Militärische Beratung und Ausbildung:
Sie bieten Expertise in militärischen Planungsprozessen und helfen bei der Organisation von Militäroperationen. Darüber hinaus führen PMCs Schulungen durch, bei denen sie Soldat*innen, Polizeikräfte und sogar private Sicherheitsmitarbeiter*innen in modernen Kampf- und Verteidigungstechniken ausbilden. Sie beraten auch bei der Beschaffung von Rüstungsgütern und optimieren die Einsatzfähigkeit ihrer Auftraggeber*innen.

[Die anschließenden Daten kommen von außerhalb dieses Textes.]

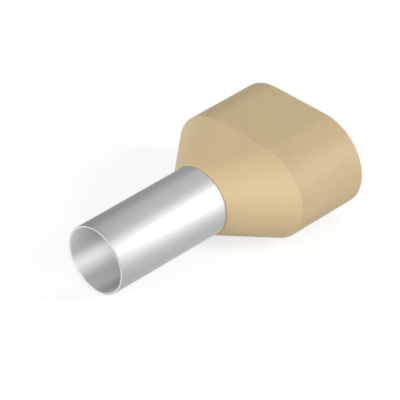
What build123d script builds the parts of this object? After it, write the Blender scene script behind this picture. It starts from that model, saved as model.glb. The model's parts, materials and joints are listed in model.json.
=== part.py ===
from build123d import *
import os
from math import atan, cos, sin, tan

# Twin wire ferrule: a thin metal sleeve for two stripped conductors, held by its flare in a moulded collar.
# Millimetres. The sleeve's axis is X, and the origin lies on it at the collar's nose, where the pin starts.
# The sleeve's open end points to -X, the wires go in at +X, and the collar's wide side lies along Y.

# Metal sleeve
bore_diameter = 6.5
sleeve_wall = 0.2
pin_length = 13.3
grip_start = 0.05
grip_length = 2.55
grip_growth = 0.08
flare_length = 1.1
flare_growth = 0.44
flare_bend_radius = 0.8
mouth_edge_round = 0.04

# Moulded collar
nose_lip = 0.09
taper_length = 5.35
entry_length = 8.05
collar_wall = 0.5
roof_rise = 0.3
wire_spacing = 6.45
pocket_shelf = 0.4
shoulder_round = 0.2
end_edge_round = 0.12
lead_in_round = 0.22

# Clearance between the sleeve's outside and the collar that grips it
fit_gap = 0.01

bore_radius = bore_diameter / 2
sleeve_radius = bore_radius + sleeve_wall
collar_length = taper_length + entry_length

# Inside the collar the tube opens slowly over its grip, which wedges it there, and then flares
grip_slope = atan(grip_growth / grip_length)
flare_slope = atan(flare_growth / flare_length)
grip_end = grip_start + grip_length
grip_end_radius = bore_radius + grip_growth
flare_end = grip_end + flare_length
flare_end_radius = grip_end_radius + flare_growth

# The collar's bore and seat follow the sleeve's outer surface, and its outside grows from them
collar_bore_radius = sleeve_radius + fit_gap
seat_offset = sleeve_wall + fit_gap
funnel_radius = flare_end_radius + seat_offset / cos(flare_slope)
nose_radius = collar_bore_radius + nose_lip
pocket_half_height = funnel_radius + roof_rise
collar_half_height = pocket_half_height + collar_wall
pocket_floor = taper_length + pocket_shelf

# How far the cutting solids run past the faces that they open
past_face = 1.0


def shifted_corner(x, radius, slope_before, slope_after, offset):
    """A corner of the tube's run in section, moved outward so that both stretches beside it move by the offset."""
    mean_slope = (slope_before + slope_after) / 2
    reach = offset / cos((slope_after - slope_before) / 2)
    return (x - reach * sin(mean_slope), radius + reach * cos(mean_slope))


def tube_line(offset, start, stretch=0.0):
    """The tube's run in section, moved outward from its bore: straight pin, slow grip cone, bend and flare."""
    rim_x, rim_radius = shifted_corner(flare_end, flare_end_radius, flare_slope, flare_slope, offset)
    return FilletPolyline(
        (start, bore_radius + offset),
        shifted_corner(grip_start, bore_radius, 0, grip_slope, offset),
        shifted_corner(grip_end, grip_end_radius, grip_slope, flare_slope, offset),
        (rim_x + stretch * cos(flare_slope), rim_radius + stretch * sin(flare_slope)),
        radius=[0, flare_bend_radius + sleeve_wall - offset],
    )


def turned(section):
    """A solid of revolution about the sleeve's axis, from a section drawn as (x, radius)."""
    return revolve(section, Axis.X, 360)


def make_sleeve():
    """Seamless tube, square-cut and lightly rounded at the mouth, flared at the end inside the collar."""
    inner = tube_line(0, -pin_length)
    outer = tube_line(sleeve_wall, -pin_length)
    mouth = Line(outer @ 0, inner @ 0)
    rim = Line(inner @ 1, outer @ 1)
    section = make_face([inner, rim, outer, mouth])
    edge_round = min(mouth_edge_round, 0.4 * sleeve_wall)
    mouth_corners = section.vertices().sort_by(Axis.X)[:2]
    return turned(fillet(mouth_corners, edge_round))


def stadium(x, half_height):
    """Flattened-round face across the axis at x: two half circles, one for each wire, joined by straight lines."""
    outline = SlotCenterToCenter(wire_spacing, 2 * half_height)
    return Plane(origin=(x, 0, 0), x_dir=(0, 1, 0), z_dir=(1, 0, 0)) * outline


def half_disc(x, side, centre, radius):
    """Half of a round face across the axis at x, on the side of +Y or -Y."""
    foot = (x, side * centre, -radius)
    head = (x, side * centre, radius)
    rim = ThreePointArc(foot, (x, side * (centre + radius), 0), head)
    return make_face([rim, Line(head, foot)])


def round_to_stadium(start, start_radius, end, end_half_height):
    """Developable transition from a circle to a stadium: an oblique cone at each side, flat triangles between."""
    centre = wire_spacing / 2
    cones = []
    for side in (-1, 1):
        narrow = half_disc(start, side, 0, start_radius)
        wide = half_disc(end, side, centre, end_half_height)
        cones.append(loft([narrow, wide], ruled=True))
    plan = make_face(Polyline((start, 0), (end, -centre), (end, centre), close=True))
    elevation = make_face(
        Polyline(
            (start, 0, -start_radius),
            (end, 0, -end_half_height),
            (end, 0, end_half_height),
            (start, 0, start_radius),
            close=True,
        )
    )
    tall = extrude(plan, end_half_height, both=True)
    wedge = tall & extrude(elevation, centre, both=True)
    return cones[0] + wedge + cones[1]


def make_collar_outside():
    """Nose circle, taper, shoulder and straight wire entry, with the moulding's small roundings."""
    taper = round_to_stadium(0, nose_radius, taper_length, collar_half_height)
    entry = extrude(stadium(taper_length, collar_half_height), entry_length)
    return taper + entry


def make_core():
    """The space inside the collar: bore, flare seat, funnel and the pocket for the two insulated wires."""
    seat = tube_line(seat_offset, -past_face, stretch=seat_offset * tan(flare_slope))
    tip = seat @ 1
    section = make_face(
        [seat, Polyline(tip, (tip.X, 0), (-past_face, 0), seat @ 0)]
    )
    funnel = round_to_stadium(flare_end, funnel_radius, pocket_floor, pocket_half_height)
    pocket = extrude(stadium(pocket_floor, pocket_half_height), collar_length + past_face - pocket_floor)
    return turned(section) + funnel + pocket


def make_collar():
    """The moulded collar: its outside less the core, with a rounded lead-in for the wires."""
    outside = make_collar_outside()
    shoulder = outside.edges().filter_by_position(Axis.X, taper_length, taper_length)
    outside = fillet(shoulder, shoulder_round)
    end_face = outside.faces().sort_by(Axis.X)[-1]
    outside = fillet(end_face.outer_wire().edges(), min(end_edge_round, 0.4 * collar_wall))
    collar = outside - make_core()
    end_face = collar.faces().sort_by(Axis.X)[-1]
    return fillet(end_face.inner_wires()[0].edges(), min(lead_in_round, 0.45 * collar_wall))


os.makedirs("parts", exist_ok=True)
export_step(make_sleeve(), "parts/sleeve.step")
export_step(make_collar(), "parts/collar.step")
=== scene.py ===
# Twin wire ferrule: a tin-plated tube in an ivory moulded collar, lying on a pale sweep in soft studio light
import json
import math
import bmesh
import bpy
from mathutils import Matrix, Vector


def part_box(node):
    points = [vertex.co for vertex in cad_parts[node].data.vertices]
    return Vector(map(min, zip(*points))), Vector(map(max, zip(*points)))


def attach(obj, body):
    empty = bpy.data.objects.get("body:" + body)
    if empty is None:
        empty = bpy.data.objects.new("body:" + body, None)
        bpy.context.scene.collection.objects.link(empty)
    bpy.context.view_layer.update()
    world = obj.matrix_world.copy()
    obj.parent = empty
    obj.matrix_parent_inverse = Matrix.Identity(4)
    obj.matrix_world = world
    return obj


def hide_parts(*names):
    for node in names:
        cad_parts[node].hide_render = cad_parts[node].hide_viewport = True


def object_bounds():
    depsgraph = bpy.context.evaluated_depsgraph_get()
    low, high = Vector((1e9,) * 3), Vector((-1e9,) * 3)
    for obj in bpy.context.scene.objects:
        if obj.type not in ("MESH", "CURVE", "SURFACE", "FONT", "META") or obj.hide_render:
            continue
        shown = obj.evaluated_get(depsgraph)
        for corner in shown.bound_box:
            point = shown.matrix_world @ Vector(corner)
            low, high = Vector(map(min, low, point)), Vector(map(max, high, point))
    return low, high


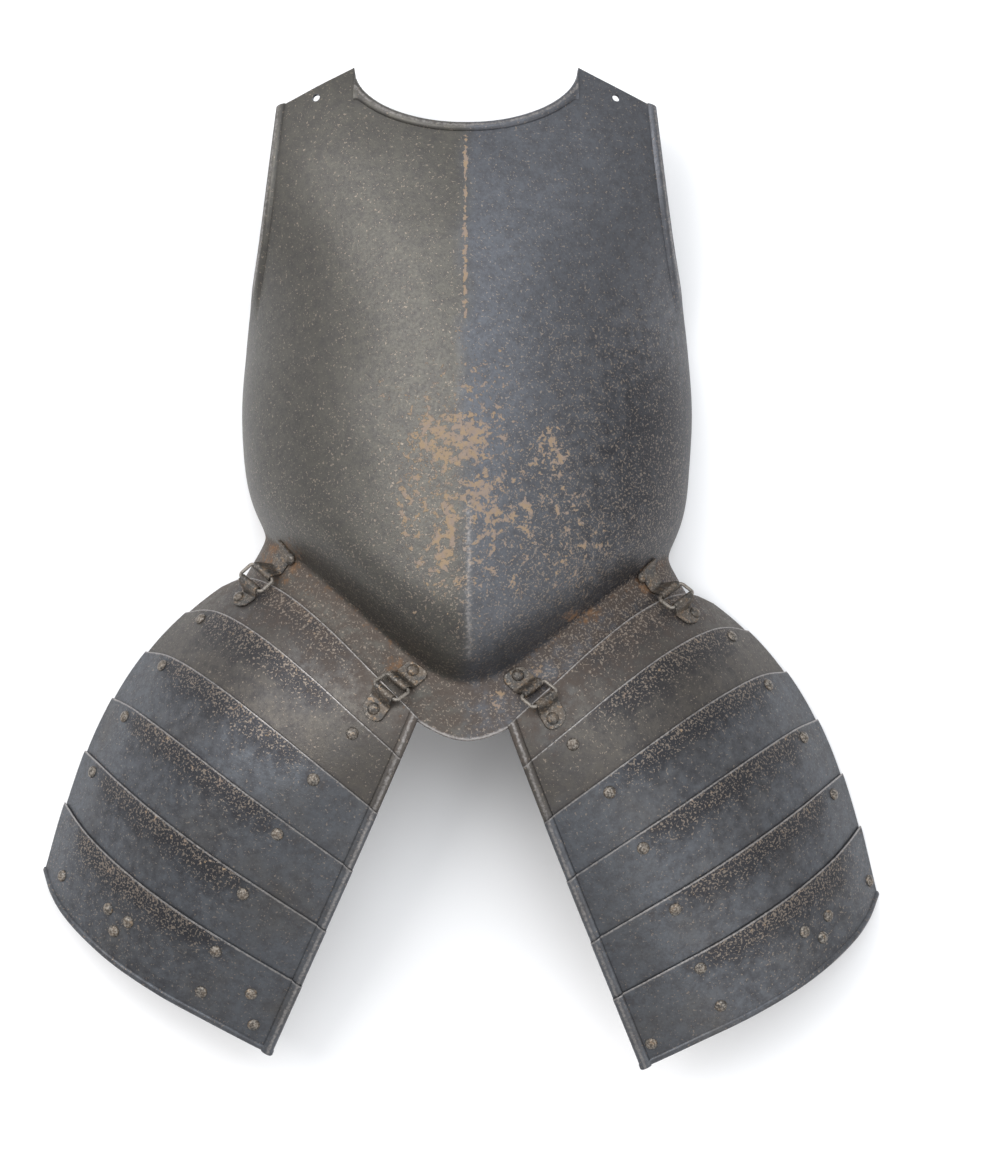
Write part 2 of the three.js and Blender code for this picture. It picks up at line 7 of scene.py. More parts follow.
import bpy
import numpy as np
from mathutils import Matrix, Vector


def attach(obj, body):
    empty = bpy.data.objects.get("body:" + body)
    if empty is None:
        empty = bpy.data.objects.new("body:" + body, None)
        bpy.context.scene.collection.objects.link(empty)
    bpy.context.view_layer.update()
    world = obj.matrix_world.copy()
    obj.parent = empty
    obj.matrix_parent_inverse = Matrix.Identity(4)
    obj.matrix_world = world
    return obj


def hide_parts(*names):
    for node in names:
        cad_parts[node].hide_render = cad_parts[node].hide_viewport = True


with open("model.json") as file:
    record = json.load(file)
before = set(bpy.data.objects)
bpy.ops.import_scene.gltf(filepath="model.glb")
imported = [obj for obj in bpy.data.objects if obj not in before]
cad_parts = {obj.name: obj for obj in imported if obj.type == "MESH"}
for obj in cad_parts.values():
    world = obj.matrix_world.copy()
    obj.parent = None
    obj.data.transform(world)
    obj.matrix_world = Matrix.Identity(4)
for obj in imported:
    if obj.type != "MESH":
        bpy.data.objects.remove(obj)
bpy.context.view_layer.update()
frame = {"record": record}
MM = 0.001

# ---------------------------------------------------------------- sizes, in millimetres

PLATE = 2.2
# Sections of the body: y, half width, height of the side edge, height of the ridge, degrees of wrap.
SECTIONS = [
    (-110, 166, 0, 163, 90), (-40, 167, 0, 166, 90), (12, 169, 0, 164, 90), (60, 171, 0, 159, 90),
    (117, 174, 0, 151, 90), (160, 171.5, 0, 143, 86), (200, 165.5, 22, 134, 74), (250, 156, 50, 121, 60),
    (300, 149, 58, 105, 54), (345, 144, 51, 88, 52), (385, 140, 36, 70, 52),
]
CREASE = 0.16
NECK_Y, NECK_DEPTH, NECK_SHARE, NECK_ROUND, NECK_SPAN = 330, 46, 0.6, 0.55, 141
STEEPEST = 3  # the most that the neck's slope widens its roll along a column
SHOULDER_DROP = 29
STRAP_HOLE = {"s": 0.79, "below_edge": 9, "radius": 3}
DRILL_REACH = 9
AXIS = 0.001  # the radius of a turned form's ends
ROLL = {"width": 7, "height": 2.6, "fade_low": 185, "fade_high": 215, "span": 163}
WAIST = {"y": -88, "half_width": 156, "height": 120, "slope": 0.92, "round": 30, "droop": 14, "lean": 8}
PINCH = {"fillet": 8, "length": 64}
FLANGE = {"width": 38.5, "side_width": 30, "rise": 18, "fillet": 5}

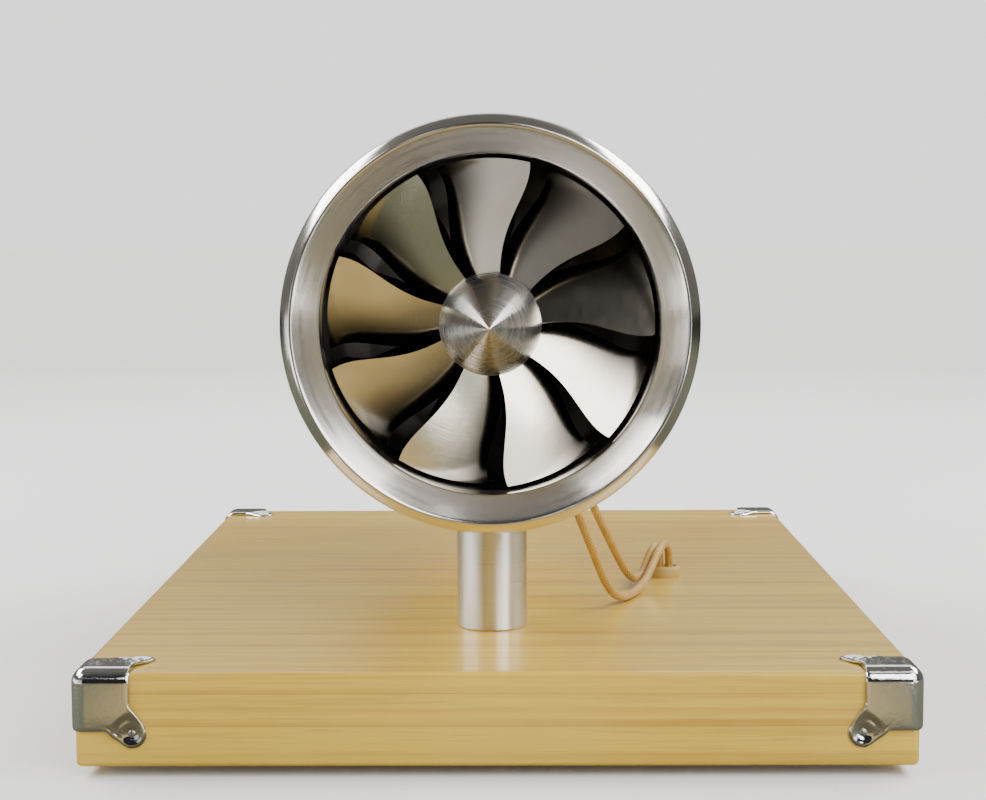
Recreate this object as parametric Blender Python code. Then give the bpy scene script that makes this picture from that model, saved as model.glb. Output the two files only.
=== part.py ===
"""Desktop model of an axial turbine generator on two posts and a laminated wooden board.

Metres, +Z up. The front (the intake) faces -Y, and the origin is the middle of the underside of the
feet. The rotor turns about an axis parallel to Y. Sections of the turned pieces are given as pairs
(station, radius): the station is the distance behind the crest plane of the inlet lip.
"""

import math

import bmesh
import bpy
from mathutils import Matrix, Vector

# Gap kept between touching pieces
GAP = 0.0003

# Board and feet
BOARD_WIDTH = 0.220
BOARD_DEPTH = 0.309
BOARD_THICK = 0.025
BOARD_ROUND = 0.0016
FOOT_RADIUS = 0.009
FOOT_HEIGHT = 0.0025
FOOT_INSET_X = 0.022
FOOT_INSET_Y = 0.0285
BOARD_BOTTOM = FOOT_HEIGHT + GAP
BOARD_TOP = BOARD_BOTTOM + BOARD_THICK

# Corner guards: three flaps that meet at a corner of the board, each with a round ear
GUARD_WIDTH = 0.0157
GUARD_HEIGHT = 0.0168
GUARD_SHEET = 0.0009
GUARD_ROUND = 0.0026
GUARD_EAR_RADIUS = 0.0039
GUARD_EAR_OUT = 0.0004
GUARD_EAR_STEPS = 9

# Turbine axis and the stations behind the crest plane of the lip
AXIS_X = -0.0017
AXIS_Z = 0.1165
CREST_Y = -0.1270

# Inlet lip, a turned ring: a straight funnel from the throat to a crease, and a round rim
LIP_CREASE = (0.0016, 0.0522)
LIP_CREST_RADIUS = 0.0542
LIP_OUTER_RADIUS = 0.0572
LIP_OUTER_START = 0.0040
LIP_FUNNEL_END = 0.0073
LIP_FILLET = 0.0008
THROAT_RADIUS = 0.0465
LIP_LENGTH = 0.0147
LIP_WAIST_RADIUS = 0.0512

# Cases behind the lip
CASE_WALL = 0.0025
CASE_OUTER_RADIUS = THROAT_RADIUS + CASE_WALL
FLANGE_RADIUS = 0.0525
FLANGE_THICK = 0.0030
FAN_CASE_END = 0.0750
REAR_CASE_END = 0.2050
NOZZLE_END = 0.2420
NOZZLE_EXIT_RADIUS = 0.0385

# Rotor
HUB_RADIUS = 0.0140
SPINNER_BASE = 0.0084
SPINNER_TIP = -0.0186
SPINNER_CONE_END = -0.0040
SPINNER_CONE_RADIUS = 0.0097
HUB_END = 0.0285
SHAFT_RADIUS = 0.0040
SHAFT_END = 0.0385
BLADE_COUNT = 9
BLADE_TIP_RADIUS = 0.0454
BLADE_THICK = 0.0011
BLADE_LEAD_SWEEP = (10.9, -18.9, 60.1, -38.05)
BLADE_SPAN = (42.0, -21.5, 13.0)
BLADE_SLOPE_ROOT = 0.48
BLADE_SLOPE_TIP = 0.38
BLADE_MIDDLE = -11.0
BLADE_STATION_ROOT = 0.0183
BLADE_STATION_TIP = 0.0197

# Fixed core: guide vanes, bearing, generator housing, struts and tail cone. A guide vane is folded at
# the radii of its creases, each of which is turned by its own angle in degrees.
GUIDE_VANE_COUNT = 9
GUIDE_VANE_START = 0.0345
GUIDE_VANE_DEPTH = 0.0190
GUIDE_VANE_SWEEP = 43.0
GUIDE_VANE_CAMBER = 1.5
GUIDE_VANE_THICK = 0.0012
GUIDE_VANE_PHASE = 14.0
GUIDE_VANE_CREASES = (
    (HUB_RADIUS + GAP, 0.0),
    (0.0286, 3.0),
    (0.0357, 1.5),
    (0.0429, 5.0),
    (THROAT_RADIUS - 1.5 * GAP, 4.0),
)
CORE_START = 0.0315
CORE_NECK_END = 0.0540
CORE_SHOULDER = 0.0700
CORE_RADIUS = 0.0220
CORE_END = 0.1950
BEARING_RADIUS = 0.0090
BEARING_LENGTH = 0.0080
STRUT_COUNT = 3
STRUT_START = 0.1700
STRUT_LENGTH = 0.0200
STRUT_THICK = 0.0030
TAIL_LENGTH = 0.0560
TAIL_TIP_RADIUS = 0.0030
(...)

Psychologische Operationen:
Ein weniger sichtbarer, aber ebenso bedeutender Tätigkeitsbereich von PMCs ist die Durchführung psychologischer Operationen. Ziel dieser Maßnahmen ist es, die Wahrnehmung und das Verhalten von Bevölkerungsgruppen oder gegnerischen Kräften zu beeinflussen. Dies geschieht durch gezielte Verbreitung von Informationen – oder Desinformationen – über Medien, soziale Netzwerke und andere Kommunikationskanäle.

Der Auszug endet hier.